<<<<

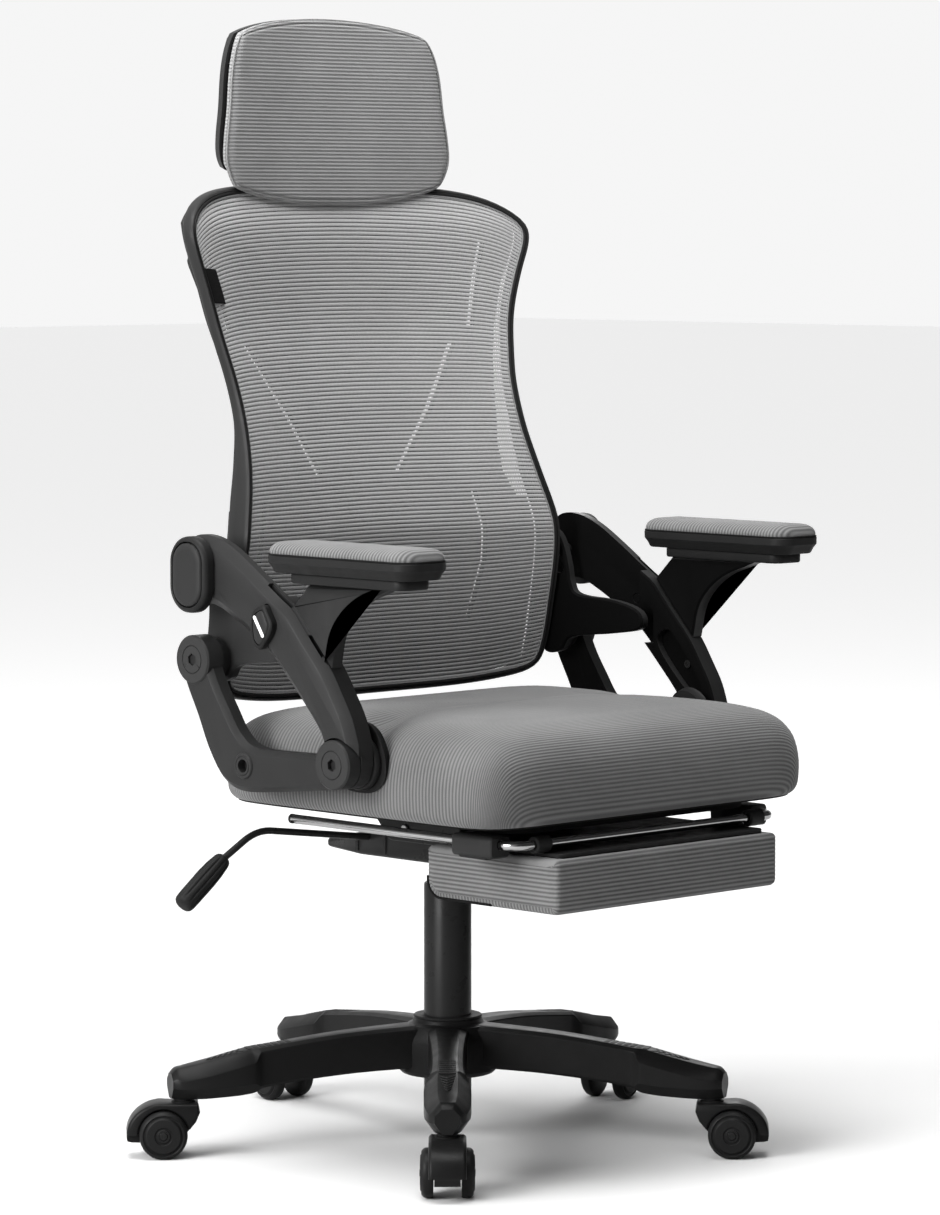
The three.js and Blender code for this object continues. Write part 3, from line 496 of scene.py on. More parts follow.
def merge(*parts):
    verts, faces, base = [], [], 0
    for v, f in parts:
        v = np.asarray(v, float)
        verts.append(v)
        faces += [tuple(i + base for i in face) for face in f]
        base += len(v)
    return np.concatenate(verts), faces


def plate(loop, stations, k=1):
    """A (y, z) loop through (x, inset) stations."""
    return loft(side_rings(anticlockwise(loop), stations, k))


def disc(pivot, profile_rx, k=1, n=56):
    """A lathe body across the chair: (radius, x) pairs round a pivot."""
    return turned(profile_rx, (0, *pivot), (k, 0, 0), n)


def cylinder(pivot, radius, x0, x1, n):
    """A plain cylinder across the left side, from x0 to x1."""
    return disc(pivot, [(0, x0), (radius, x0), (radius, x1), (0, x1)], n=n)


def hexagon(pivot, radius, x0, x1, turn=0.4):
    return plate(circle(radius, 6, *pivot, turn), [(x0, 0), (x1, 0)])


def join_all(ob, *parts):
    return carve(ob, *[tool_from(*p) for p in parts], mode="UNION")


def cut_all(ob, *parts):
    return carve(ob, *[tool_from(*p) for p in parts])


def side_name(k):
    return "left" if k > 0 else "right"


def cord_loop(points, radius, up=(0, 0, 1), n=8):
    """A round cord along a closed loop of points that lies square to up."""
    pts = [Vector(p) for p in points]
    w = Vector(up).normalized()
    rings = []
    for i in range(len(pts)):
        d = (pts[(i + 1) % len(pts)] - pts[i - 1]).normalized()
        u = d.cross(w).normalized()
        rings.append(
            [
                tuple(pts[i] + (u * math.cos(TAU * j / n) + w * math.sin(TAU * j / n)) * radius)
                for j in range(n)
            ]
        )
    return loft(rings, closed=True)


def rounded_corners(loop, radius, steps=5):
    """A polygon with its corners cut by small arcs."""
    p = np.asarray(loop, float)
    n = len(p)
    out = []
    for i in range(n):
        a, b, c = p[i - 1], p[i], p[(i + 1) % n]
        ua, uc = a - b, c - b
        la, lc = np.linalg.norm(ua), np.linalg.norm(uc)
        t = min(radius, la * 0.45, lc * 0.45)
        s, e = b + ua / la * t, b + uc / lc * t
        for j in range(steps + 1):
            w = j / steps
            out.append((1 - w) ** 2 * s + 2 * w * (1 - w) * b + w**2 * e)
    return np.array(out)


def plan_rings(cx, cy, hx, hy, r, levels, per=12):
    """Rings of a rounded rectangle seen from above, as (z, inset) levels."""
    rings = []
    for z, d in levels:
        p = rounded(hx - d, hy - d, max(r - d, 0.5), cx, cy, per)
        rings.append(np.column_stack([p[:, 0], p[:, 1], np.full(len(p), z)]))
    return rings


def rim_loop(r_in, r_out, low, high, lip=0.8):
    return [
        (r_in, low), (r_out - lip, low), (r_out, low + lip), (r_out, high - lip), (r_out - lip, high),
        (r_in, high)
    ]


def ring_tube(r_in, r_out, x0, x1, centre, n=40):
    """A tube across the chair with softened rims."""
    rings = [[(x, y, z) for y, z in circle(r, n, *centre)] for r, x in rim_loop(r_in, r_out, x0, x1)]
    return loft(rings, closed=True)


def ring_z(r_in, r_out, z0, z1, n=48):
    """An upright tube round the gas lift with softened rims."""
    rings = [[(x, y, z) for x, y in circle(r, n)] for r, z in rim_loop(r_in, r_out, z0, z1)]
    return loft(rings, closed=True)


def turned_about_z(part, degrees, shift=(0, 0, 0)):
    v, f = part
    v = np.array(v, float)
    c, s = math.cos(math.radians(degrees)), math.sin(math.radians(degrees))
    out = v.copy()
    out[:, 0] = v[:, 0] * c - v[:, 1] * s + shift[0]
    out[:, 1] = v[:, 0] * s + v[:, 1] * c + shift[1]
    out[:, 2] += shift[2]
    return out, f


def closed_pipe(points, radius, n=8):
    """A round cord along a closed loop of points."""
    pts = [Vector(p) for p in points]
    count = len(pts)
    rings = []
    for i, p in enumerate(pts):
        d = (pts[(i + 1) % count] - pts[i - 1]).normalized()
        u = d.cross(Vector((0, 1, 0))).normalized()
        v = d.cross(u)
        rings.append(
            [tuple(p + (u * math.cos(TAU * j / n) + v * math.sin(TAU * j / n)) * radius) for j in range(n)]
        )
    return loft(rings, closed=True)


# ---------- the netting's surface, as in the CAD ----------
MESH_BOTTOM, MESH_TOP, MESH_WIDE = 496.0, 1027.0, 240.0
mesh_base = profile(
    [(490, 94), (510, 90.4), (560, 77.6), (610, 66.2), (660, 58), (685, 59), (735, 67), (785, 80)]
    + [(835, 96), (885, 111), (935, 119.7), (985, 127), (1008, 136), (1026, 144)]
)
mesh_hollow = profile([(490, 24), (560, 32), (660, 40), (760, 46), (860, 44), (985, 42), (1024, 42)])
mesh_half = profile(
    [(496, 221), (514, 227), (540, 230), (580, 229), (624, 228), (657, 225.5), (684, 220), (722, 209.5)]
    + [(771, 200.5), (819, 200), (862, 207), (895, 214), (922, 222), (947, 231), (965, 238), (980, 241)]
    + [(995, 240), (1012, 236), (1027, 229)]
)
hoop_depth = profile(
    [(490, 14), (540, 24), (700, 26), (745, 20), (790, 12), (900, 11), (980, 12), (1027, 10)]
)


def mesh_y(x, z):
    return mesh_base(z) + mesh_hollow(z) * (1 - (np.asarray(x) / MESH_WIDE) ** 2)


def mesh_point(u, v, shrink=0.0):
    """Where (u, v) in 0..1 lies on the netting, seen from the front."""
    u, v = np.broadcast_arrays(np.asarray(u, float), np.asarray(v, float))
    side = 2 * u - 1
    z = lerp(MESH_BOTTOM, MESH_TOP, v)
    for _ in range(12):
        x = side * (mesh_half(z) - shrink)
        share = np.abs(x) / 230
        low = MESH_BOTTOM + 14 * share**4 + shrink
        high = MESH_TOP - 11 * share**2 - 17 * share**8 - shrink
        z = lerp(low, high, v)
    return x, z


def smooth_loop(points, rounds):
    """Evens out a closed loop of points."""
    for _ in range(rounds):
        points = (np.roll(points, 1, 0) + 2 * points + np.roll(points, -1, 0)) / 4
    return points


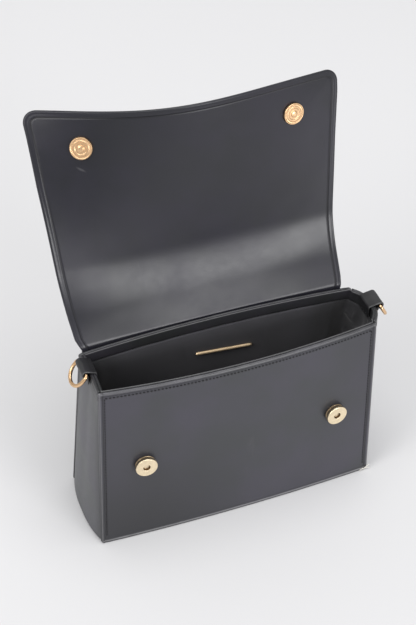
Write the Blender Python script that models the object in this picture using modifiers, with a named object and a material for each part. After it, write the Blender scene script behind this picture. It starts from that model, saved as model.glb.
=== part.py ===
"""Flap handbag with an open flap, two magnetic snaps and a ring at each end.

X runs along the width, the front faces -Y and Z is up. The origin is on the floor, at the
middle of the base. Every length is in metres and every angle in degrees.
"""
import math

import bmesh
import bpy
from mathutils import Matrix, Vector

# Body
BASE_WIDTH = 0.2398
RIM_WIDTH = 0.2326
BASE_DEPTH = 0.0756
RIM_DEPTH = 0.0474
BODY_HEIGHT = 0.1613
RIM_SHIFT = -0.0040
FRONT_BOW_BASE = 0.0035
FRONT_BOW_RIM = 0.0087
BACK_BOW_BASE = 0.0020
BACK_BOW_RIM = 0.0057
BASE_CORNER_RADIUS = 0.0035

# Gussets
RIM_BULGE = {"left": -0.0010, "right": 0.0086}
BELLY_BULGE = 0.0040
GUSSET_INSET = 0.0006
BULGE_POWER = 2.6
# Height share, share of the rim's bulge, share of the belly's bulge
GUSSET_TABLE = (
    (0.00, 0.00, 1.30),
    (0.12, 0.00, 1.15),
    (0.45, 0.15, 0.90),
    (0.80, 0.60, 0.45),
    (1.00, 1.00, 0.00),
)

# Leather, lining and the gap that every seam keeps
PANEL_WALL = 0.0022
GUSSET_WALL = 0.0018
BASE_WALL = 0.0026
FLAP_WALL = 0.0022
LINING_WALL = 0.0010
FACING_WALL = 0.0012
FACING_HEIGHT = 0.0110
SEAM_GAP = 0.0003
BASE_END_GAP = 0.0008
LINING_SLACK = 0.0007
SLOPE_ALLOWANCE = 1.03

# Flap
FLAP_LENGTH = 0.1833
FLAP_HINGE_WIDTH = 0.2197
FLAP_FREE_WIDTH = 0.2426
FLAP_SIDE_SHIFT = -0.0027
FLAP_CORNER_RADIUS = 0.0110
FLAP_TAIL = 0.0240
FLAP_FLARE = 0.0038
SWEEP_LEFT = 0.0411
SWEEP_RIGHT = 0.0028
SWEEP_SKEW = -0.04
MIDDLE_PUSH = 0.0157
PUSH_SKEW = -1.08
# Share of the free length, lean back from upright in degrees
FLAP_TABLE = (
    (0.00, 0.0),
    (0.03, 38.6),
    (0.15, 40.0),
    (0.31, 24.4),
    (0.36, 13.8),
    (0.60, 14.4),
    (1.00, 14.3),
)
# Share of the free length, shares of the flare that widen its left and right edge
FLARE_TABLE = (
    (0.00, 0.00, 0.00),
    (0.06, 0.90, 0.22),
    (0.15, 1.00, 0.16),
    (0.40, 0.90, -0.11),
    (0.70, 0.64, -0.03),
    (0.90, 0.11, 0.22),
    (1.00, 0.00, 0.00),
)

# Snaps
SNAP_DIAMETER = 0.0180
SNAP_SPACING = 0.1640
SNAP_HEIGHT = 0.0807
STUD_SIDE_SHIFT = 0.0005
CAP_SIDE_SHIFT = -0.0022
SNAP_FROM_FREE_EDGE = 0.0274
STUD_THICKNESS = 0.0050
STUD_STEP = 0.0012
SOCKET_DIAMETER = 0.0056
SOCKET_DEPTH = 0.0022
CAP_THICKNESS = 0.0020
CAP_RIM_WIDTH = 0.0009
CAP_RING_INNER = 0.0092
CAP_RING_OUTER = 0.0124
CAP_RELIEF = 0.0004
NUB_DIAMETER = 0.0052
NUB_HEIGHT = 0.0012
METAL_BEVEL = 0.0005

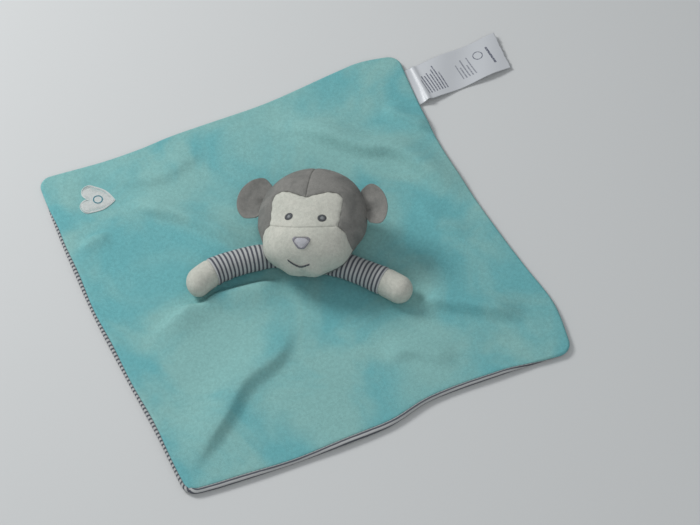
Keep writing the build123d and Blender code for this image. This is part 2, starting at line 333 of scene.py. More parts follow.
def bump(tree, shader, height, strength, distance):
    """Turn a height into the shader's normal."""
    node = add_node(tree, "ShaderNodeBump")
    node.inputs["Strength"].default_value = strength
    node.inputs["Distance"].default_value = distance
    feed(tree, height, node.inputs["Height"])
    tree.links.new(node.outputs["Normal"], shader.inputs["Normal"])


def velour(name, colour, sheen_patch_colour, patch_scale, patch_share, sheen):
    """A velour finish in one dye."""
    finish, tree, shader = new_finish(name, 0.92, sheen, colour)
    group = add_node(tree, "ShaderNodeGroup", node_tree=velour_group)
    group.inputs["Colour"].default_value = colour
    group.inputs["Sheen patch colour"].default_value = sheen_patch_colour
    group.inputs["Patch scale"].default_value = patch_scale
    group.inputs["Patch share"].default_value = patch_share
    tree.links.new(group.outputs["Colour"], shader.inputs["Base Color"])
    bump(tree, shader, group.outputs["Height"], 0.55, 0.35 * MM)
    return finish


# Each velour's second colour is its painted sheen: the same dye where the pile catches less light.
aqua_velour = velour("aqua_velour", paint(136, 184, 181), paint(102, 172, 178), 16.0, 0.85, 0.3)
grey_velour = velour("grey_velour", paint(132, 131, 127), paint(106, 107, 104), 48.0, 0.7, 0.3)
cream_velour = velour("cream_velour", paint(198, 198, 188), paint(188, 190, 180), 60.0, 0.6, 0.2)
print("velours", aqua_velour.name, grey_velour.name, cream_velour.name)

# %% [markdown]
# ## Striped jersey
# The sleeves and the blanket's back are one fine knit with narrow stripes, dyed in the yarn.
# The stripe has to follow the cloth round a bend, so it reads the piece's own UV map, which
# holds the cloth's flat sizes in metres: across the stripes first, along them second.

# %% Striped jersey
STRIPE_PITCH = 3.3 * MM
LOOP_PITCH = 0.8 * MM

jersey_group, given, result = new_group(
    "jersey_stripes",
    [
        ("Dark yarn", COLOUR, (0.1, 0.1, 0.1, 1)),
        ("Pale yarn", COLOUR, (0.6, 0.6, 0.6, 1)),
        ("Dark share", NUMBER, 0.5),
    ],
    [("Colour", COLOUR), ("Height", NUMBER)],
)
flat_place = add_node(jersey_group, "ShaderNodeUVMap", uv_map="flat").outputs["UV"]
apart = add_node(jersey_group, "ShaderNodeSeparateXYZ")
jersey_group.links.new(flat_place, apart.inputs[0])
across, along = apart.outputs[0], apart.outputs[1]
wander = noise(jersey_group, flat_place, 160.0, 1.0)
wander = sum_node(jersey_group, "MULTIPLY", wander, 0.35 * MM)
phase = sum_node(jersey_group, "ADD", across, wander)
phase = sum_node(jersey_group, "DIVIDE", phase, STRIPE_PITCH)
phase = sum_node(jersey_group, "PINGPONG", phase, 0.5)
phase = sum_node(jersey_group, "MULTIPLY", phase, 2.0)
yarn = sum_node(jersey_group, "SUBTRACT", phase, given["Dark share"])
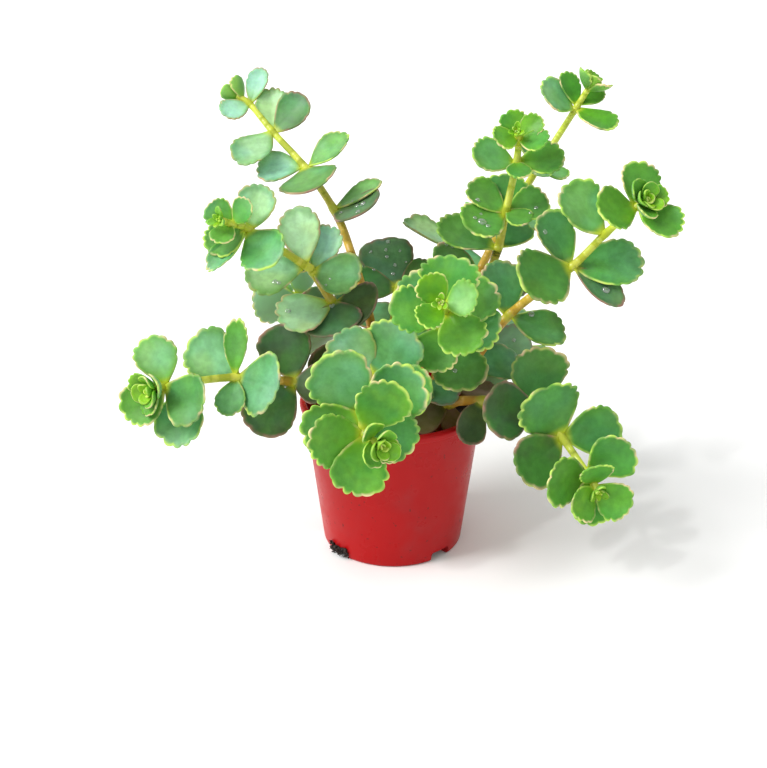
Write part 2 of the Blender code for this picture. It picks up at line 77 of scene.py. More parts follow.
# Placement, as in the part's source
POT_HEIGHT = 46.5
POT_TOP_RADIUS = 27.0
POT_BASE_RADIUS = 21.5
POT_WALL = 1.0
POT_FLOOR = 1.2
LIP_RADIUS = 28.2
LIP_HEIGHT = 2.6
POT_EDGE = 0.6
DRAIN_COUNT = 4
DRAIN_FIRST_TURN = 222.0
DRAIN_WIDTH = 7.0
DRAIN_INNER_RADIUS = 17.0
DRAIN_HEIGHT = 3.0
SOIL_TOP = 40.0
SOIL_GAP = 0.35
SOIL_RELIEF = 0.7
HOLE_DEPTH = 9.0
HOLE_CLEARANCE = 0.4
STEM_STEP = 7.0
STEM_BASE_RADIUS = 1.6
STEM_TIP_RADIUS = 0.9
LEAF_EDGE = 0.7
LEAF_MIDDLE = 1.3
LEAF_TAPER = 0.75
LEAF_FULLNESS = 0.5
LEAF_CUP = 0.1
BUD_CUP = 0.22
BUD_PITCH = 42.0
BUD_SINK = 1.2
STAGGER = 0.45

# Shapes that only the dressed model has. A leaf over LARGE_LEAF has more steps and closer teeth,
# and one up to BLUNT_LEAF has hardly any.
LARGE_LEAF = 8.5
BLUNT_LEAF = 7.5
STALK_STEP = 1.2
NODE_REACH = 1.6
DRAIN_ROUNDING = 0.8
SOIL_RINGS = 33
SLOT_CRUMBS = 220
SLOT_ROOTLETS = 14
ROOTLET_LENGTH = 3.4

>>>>

EXERCISE INSTRUCTIONS
Find every line that holds "scene" and copy it.

RESULT FOR THIS EXERCISE
The three.js and Blender code for this object continues. Write part 3, from line 496 of scene.py on. More parts follow.
Write the Blender Python script that models the object in this picture using modifiers, with a named object and a material for each part. After it, write the Blender scene script behind this picture. It starts from that model, saved as model.glb.
Keep writing the build123d and Blender code for this image. This is part 2, starting at line 333 of scene.py. More parts follow.
Write part 2 of the Blender code for this picture. It picks up at line 77 of scene.py. More parts follow.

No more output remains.